WHAT IS NEEDED> Return the listing below word for word.
============
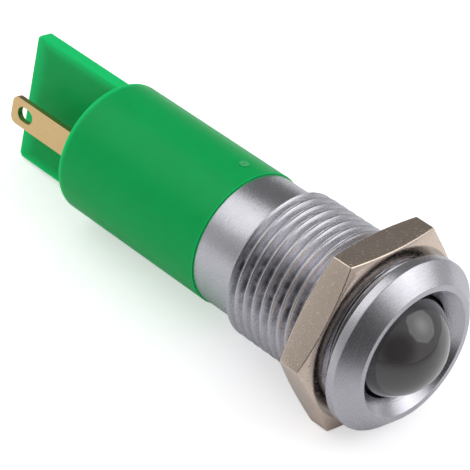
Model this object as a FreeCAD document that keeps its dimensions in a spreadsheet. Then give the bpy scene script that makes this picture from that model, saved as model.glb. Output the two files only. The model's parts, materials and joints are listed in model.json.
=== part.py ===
"""Panel pilot light for a 14 mm panel hole, with a prominent dome lens and two solder tabs.

A turned bushing carries everything. Its flange bears on the front of the panel, with a seal ring
in a groove, and a hexagon nut on its thread clamps the panel from behind. The lens, its seal and the
lamp holder slide into the bore from the rear. The moulded housing follows them: its spigot plugs
the bore, its cavity holds the circuit board, and a fin behind it keeps the two solder tabs apart.

Frame: millimetres. The origin is on the axis, in the rear plane of the flange, where the panel
lies. +Y runs along the axis from the lens to the tabs, +Z is up and a flat of the nut faces down.
"""
import FreeCAD
import Part
import Sketcher
import math
import os

SIZES = (
    ("flange_width", 1.1, "outside of the thread to the outside of the flange"),
    ("flange_chamfer", 0.25, "rear edge of the flange"),
    ("bezel_height", 2.55, "flange rear plane to front rim"),
    ("rim_height", 1.08, "flange rear plane to the bevel"),
    ("mouth_diameter", 11.86, "inner edge of the flat front rim"),
    ("face_width", 0.53, "flat front rim"),
    ("recess_depth", 1.3, "front rim to the small end of the polished cone"),
    ("window_diameter", 9.7, "hole that the dome comes through"),
    ("lip_thickness", 0.7, "wall that holds the lens in"),
    ("lip_width", 0.45, "that wall, from the window to the bore"),
    ("edge_break", 0.1, "small chamfer on the metal edges"),
    ("thread_diameter", 13.9, "over the crests of the M14 x 1 thread"),
    ("thread_end", 13.0, "flange rear plane to the end of the thread"),
    ("thread_chamfer", 0.1, "rear edge of the thread"),
    ("thread_pitch", 1.0, "crest to crest"),
    ("thread_depth", 0.61, "crest to root"),
    ("thread_run_out", 0.7, "last root to the end of the thread"),
    ("shank_diameter", 12.52, "plain part behind the thread"),
    ("shank_end", 17.6, "flange rear plane to the end of the bushing"),
    ("panel_gap", 1.05, "flange to nut as the nut stands here"),
    ("nut_width", 16.8, "across the flats"),
    ("nut_thickness", 2.9, "front face to rear face"),
    ("nut_face_diameter", 16.26, "flat face inside the chamfer"),
    ("nut_chamfer_angle", 16.0, "degrees from the flat face"),
    ("nut_edge_round", 0.12, "the six long corners"),
    ("nut_lead", 0.2, "chamfer of the tapped hole"),
    ("thread_clearance", 0.04, "radial play of the nut on the thread"),
    ("seal_width", 0.31, "panel seal, from its hole to its outside"),
    ("seal_chamfer", 0.1, "rear outer corner of the seal"),
    ("seal_stand_out", 0.1, "panel seal behind the flange"),
    ("seal_groove_depth", 0.5, "groove for the seal in the rear of the flange"),
    ("window_clearance", 0.05, "radial play of the lens in the window"),
    ("dome_straight", 0.05, "straight side of the lens in front of its collar"),
    ("lens_flange_thickness", 1.0, "collar of the lens"),
    ("lens_seal_thickness", 0.7, "ring between lip and collar"),
    ("lens_cavity_radius", 2.9, "hollow behind the dome"),
    ("fit_clearance", 0.04, "radial play of pieces in the bore"),
    ("lamp_diameter", 5.0, "light-emitting diode"),
    ("lamp_flange_diameter", 5.8, "collar of the diode"),
    ("lamp_flange_thickness", 1.0, "collar of the diode"),
    ("lamp_length", 8.6, "tip to rear of the collar"),
    ("lamp_gap", 0.35, "tip of the diode to the lens hollow"),
    ("lead_size", 0.5, "square lead of the diode"),
    ("lead_pitch", 2.54, "between the leads"),
    ("lead_post_depth", 2.6, "dome centre to the top of the posts"),
    ("lead_run", 0.5, "straight lead behind the diode"),
    ("lead_foot", 2.6, "lead soldered on the board"),
    ("cup_radius", 0.7, "rim of the reflector cup"),
    ("cup_floor_radius", 0.35, "floor of the reflector cup"),
    ("cup_root_radius", 0.52, "underside of the reflector cup"),
    ("cup_depth", 0.5, "reflector cup, and the metal under it"),
    ("chip_size", 0.3, "square light-emitting chip"),
    ("board_thickness", 1.0, "circuit board"),
    ("board_clearance", 0.2, "edge of the board to the wall of the hollow"),
    ("board_gap", 1.8, "rear of the diode to the front edge of the board"),
    ("housing_diameter", 12.8, "moulded housing"),
    ("housing_end", 35.3, "rear face of the housing"),
    ("housing_round", 0.3, "rear edge of the housing"),
    ("spigot_length", 5.6, "plug in the bushing"),
    ("cavity_diameter", 8.8, "hollow of the housing"),
    ("rear_wall", 3.0, "wall that the tabs come through"),
    ("fin_thickness", 1.4, "fin between the tabs"),
    ("fin_width", 12.6, "fin between the tabs"),
    ("fin_end", 46.2, "rear edge of the fin"),
    ("fin_bevel", 0.3, "corners of the fin"),
    ("fin_round", 0.15, "long edges of the fin"),
    ("fin_roll", 7.0, "degrees that the fin is turned from upright"),
    ("gate_place", 2.0, "front of the barrel to the moulding gate"),
    ("gate_diameter", 0.95, "moulding gate"),
    ("gate_height", 0.06, "moulding gate above the barrel"),
    ("gate_root", 0.3, "moulding gate below the barrel's surface"),
    ("tab_width", 2.7, "solder tab"),
    ("tab_thickness", 0.55, "solder tab"),
    ("tab_offset", 3.06, "middle plane to the inner face of a tab"),
    ("tab_end", 45.1, "tip of a tab"),
    ("tab_corner", 0.7, "round at the tip of a tab"),
    ("tab_hole_length", 2.0, "wire hole"),
    ("tab_hole_width", 1.4, "wire hole"),
    ("tab_hole_place", 1.85, "tip of the tab to the middle of the hole"),
    ("tab_slot_clearance", 0.04, "play of the tab in the rear wall"),
    ("tab_foot", 3.0, "end of the tab on the board"),
    ("tab_inner_run", 3.0, "straight tab in front of the rear wall"),
    ("resin_depth", 5.0, "casting resin in front of the rear wall"),
    ("solder_margin", 0.45, "solder beside a lead"),
    ("solder_height", 0.45, "solder above the board"),
    ("solder_slope", 0.36, "slope of the solder's outer sides"),
    ("chip_part_length", 3.2, "chip resistor or capacitor"),
    ("chip_part_width", 1.6, "chip resistor or capacitor"),
    ("chip_part_cap", 0.5, "metal end of a chip part"),
    ("chip_part_step", 0.05, "metal ends proud of the ceramic"),
    ("resistor_height", 0.6, "chip resistor"),
    ("capacitor_height", 1.4, "chip capacitor"),
    ("diode_length", 4.3, "moulded protection diode"),
    ("diode_width", 2.6, "moulded protection diode"),
    ("diode_height", 2.0, "moulded protection diode"),
    ("diode_foot_width", 1.45, "flat feet of the protection diode"),
    ("diode_foot_height", 1.0, "flat feet of the protection diode"),
    ("diode_foot_reach", 0.25, "feet beyond the moulding"),
)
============
SOLUTION>
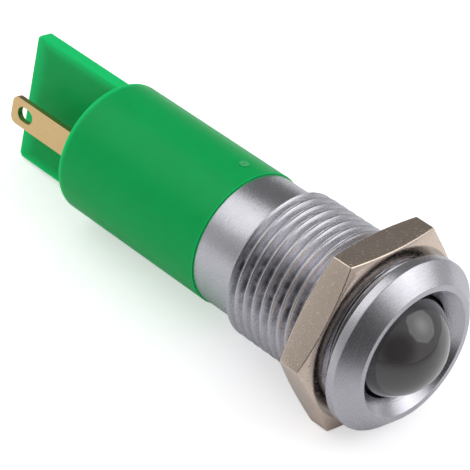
Model this object as a FreeCAD document that keeps its dimensions in a spreadsheet. Then give the bpy scene script that makes this picture from that model, saved as model.glb. Output the two files only. The model's parts, materials and joints are listed in model.json.
=== part.py ===
"""Panel pilot light for a 14 mm panel hole, with a prominent dome lens and two solder tabs.

A turned bushing carries everything. Its flange bears on the front of the panel, with a seal ring
in a groove, and a hexagon nut on its thread clamps the panel from behind. The lens, its seal and the
lamp holder slide into the bore from the rear. The moulded housing follows them: its spigot plugs
the bore, its cavity holds the circuit board, and a fin behind it keeps the two solder tabs apart.

Frame: millimetres. The origin is on the axis, in the rear plane of the flange, where the panel
lies. +Y runs along the axis from the lens to the tabs, +Z is up and a flat of the nut faces down.
"""
import FreeCAD
import Part
import Sketcher
import math
import os

SIZES = (
    ("flange_width", 1.1, "outside of the thread to the outside of the flange"),
    ("flange_chamfer", 0.25, "rear edge of the flange"),
    ("bezel_height", 2.55, "flange rear plane to front rim"),
    ("rim_height", 1.08, "flange rear plane to the bevel"),
    ("mouth_diameter", 11.86, "inner edge of the flat front rim"),
    ("face_width", 0.53, "flat front rim"),
    ("recess_depth", 1.3, "front rim to the small end of the polished cone"),
    ("window_diameter", 9.7, "hole that the dome comes through"),
    ("lip_thickness", 0.7, "wall that holds the lens in"),
    ("lip_width", 0.45, "that wall, from the window to the bore"),
    ("edge_break", 0.1, "small chamfer on the metal edges"),
    ("thread_diameter", 13.9, "over the crests of the M14 x 1 thread"),
    ("thread_end", 13.0, "flange rear plane to the end of the thread"),
    ("thread_chamfer", 0.1, "rear edge of the thread"),
    ("thread_pitch", 1.0, "crest to crest"),
    ("thread_depth", 0.61, "crest to root"),
    ("thread_run_out", 0.7, "last root to the end of the thread"),
    ("shank_diameter", 12.52, "plain part behind the thread"),
    ("shank_end", 17.6, "flange rear plane to the end of the bushing"),
    ("panel_gap", 1.05, "flange to nut as the nut stands here"),
    ("nut_width", 16.8, "across the flats"),
    ("nut_thickness", 2.9, "front face to rear face"),
    ("nut_face_diameter", 16.26, "flat face inside the chamfer"),
    ("nut_chamfer_angle", 16.0, "degrees from the flat face"),
    ("nut_edge_round", 0.12, "the six long corners"),
    ("nut_lead", 0.2, "chamfer of the tapped hole"),
    ("thread_clearance", 0.04, "radial play of the nut on the thread"),
    ("seal_width", 0.31, "panel seal, from its hole to its outside"),
    ("seal_chamfer", 0.1, "rear outer corner of the seal"),
    ("seal_stand_out", 0.1, "panel seal behind the flange"),
    ("seal_groove_depth", 0.5, "groove for the seal in the rear of the flange"),
    ("window_clearance", 0.05, "radial play of the lens in the window"),
    ("dome_straight", 0.05, "straight side of the lens in front of its collar"),
    ("lens_flange_thickness", 1.0, "collar of the lens"),
    ("lens_seal_thickness", 0.7, "ring between lip and collar"),
    ("lens_cavity_radius", 2.9, "hollow behind the dome"),
    ("fit_clearance", 0.04, "radial play of pieces in the bore"),
    ("lamp_diameter", 5.0, "light-emitting diode"),
    ("lamp_flange_diameter", 5.8, "collar of the diode"),
    ("lamp_flange_thickness", 1.0, "collar of the diode"),
    ("lamp_length", 8.6, "tip to rear of the collar"),
    ("lamp_gap", 0.35, "tip of the diode to the lens hollow"),
    ("lead_size", 0.5, "square lead of the diode"),
    ("lead_pitch", 2.54, "between the leads"),
    ("lead_post_depth", 2.6, "dome centre to the top of the posts"),
    ("lead_run", 0.5, "straight lead behind the diode"),
    ("lead_foot", 2.6, "lead soldered on the board"),
    ("cup_radius", 0.7, "rim of the reflector cup"),
    ("cup_floor_radius", 0.35, "floor of the reflector cup"),
    ("cup_root_radius", 0.52, "underside of the reflector cup"),
    ("cup_depth", 0.5, "reflector cup, and the metal under it"),
    ("chip_size", 0.3, "square light-emitting chip"),
    ("board_thickness", 1.0, "circuit board"),
    ("board_clearance", 0.2, "edge of the board to the wall of the hollow"),
    ("board_gap", 1.8, "rear of the diode to the front edge of the board"),
    ("housing_diameter", 12.8, "moulded housing"),
    ("housing_end", 35.3, "rear face of the housing"),
    ("housing_round", 0.3, "rear edge of the housing"),
    ("spigot_length", 5.6, "plug in the bushing"),
    ("cavity_diameter", 8.8, "hollow of the housing"),
    ("rear_wall", 3.0, "wall that the tabs come through"),
    ("fin_thickness", 1.4, "fin between the tabs"),
    ("fin_width", 12.6, "fin between the tabs"),
    ("fin_end", 46.2, "rear edge of the fin"),
    ("fin_bevel", 0.3, "corners of the fin"),
    ("fin_round", 0.15, "long edges of the fin"),
    ("fin_roll", 7.0, "degrees that the fin is turned from upright"),
    ("gate_place", 2.0, "front of the barrel to the moulding gate"),
    ("gate_diameter", 0.95, "moulding gate"),
    ("gate_height", 0.06, "moulding gate above the barrel"),
    ("gate_root", 0.3, "moulding gate below the barrel's surface"),
    ("tab_width", 2.7, "solder tab"),
    ("tab_thickness", 0.55, "solder tab"),
    ("tab_offset", 3.06, "middle plane to the inner face of a tab"),
    ("tab_end", 45.1, "tip of a tab"),
    ("tab_corner", 0.7, "round at the tip of a tab"),
    ("tab_hole_length", 2.0, "wire hole"),
    ("tab_hole_width", 1.4, "wire hole"),
    ("tab_hole_place", 1.85, "tip of the tab to the middle of the hole"),
    ("tab_slot_clearance", 0.04, "play of the tab in the rear wall"),
    ("tab_foot", 3.0, "end of the tab on the board"),
    ("tab_inner_run", 3.0, "straight tab in front of the rear wall"),
    ("resin_depth", 5.0, "casting resin in front of the rear wall"),
    ("solder_margin", 0.45, "solder beside a lead"),
    ("solder_height", 0.45, "solder above the board"),
    ("solder_slope", 0.36, "slope of the solder's outer sides"),
    ("chip_part_length", 3.2, "chip resistor or capacitor"),
    ("chip_part_width", 1.6, "chip resistor or capacitor"),
    ("chip_part_cap", 0.5, "metal end of a chip part"),
    ("chip_part_step", 0.05, "metal ends proud of the ceramic"),
    ("resistor_height", 0.6, "chip resistor"),
    ("capacitor_height", 1.4, "chip capacitor"),
    ("diode_length", 4.3, "moulded protection diode"),
    ("diode_width", 2.6, "moulded protection diode"),
    ("diode_height", 2.0, "moulded protection diode"),
    ("diode_foot_width", 1.45, "flat feet of the protection diode"),
    ("diode_foot_height", 1.0, "flat feet of the protection diode"),
    ("diode_foot_reach", 0.25, "feet beyond the moulding"),
)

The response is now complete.